▶ _Task_: Filter the listing and keep only the lines with the word "that".

+++

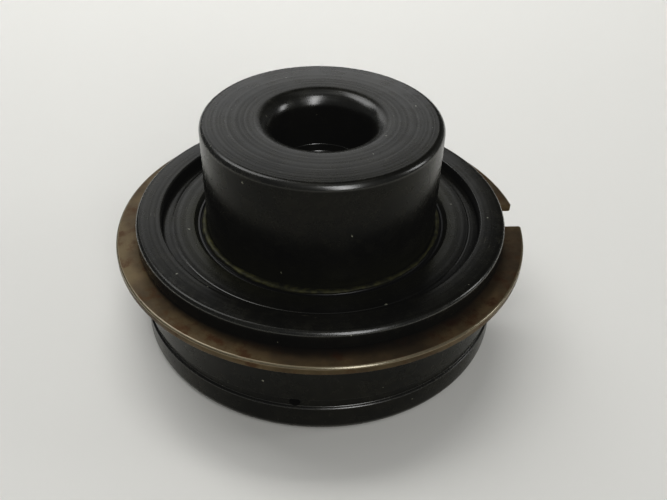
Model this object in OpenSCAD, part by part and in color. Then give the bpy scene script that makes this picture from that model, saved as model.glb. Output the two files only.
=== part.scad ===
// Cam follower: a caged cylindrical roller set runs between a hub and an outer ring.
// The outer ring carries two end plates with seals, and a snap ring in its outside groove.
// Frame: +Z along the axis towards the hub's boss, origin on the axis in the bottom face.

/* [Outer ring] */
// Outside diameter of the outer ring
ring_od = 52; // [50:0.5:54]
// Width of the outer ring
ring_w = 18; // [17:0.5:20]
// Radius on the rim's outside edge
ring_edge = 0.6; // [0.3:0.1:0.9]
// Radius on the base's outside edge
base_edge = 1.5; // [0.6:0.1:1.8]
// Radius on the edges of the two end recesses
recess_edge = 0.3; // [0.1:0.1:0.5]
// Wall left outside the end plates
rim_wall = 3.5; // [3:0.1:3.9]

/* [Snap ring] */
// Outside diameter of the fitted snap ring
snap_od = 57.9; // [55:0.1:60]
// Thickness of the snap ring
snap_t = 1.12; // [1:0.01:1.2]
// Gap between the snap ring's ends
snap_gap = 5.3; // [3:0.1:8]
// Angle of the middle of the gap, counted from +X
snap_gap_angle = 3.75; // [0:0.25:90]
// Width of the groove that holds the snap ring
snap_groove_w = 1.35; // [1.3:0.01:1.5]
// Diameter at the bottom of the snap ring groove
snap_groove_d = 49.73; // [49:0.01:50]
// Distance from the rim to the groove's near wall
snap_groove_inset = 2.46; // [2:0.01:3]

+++

▶ _Result below_:
Model this object in OpenSCAD, part by part and in color. Then give the bpy scene script that makes this picture from that model, saved as model.glb. Output the two files only.
// Width of the groove that holds the snap ring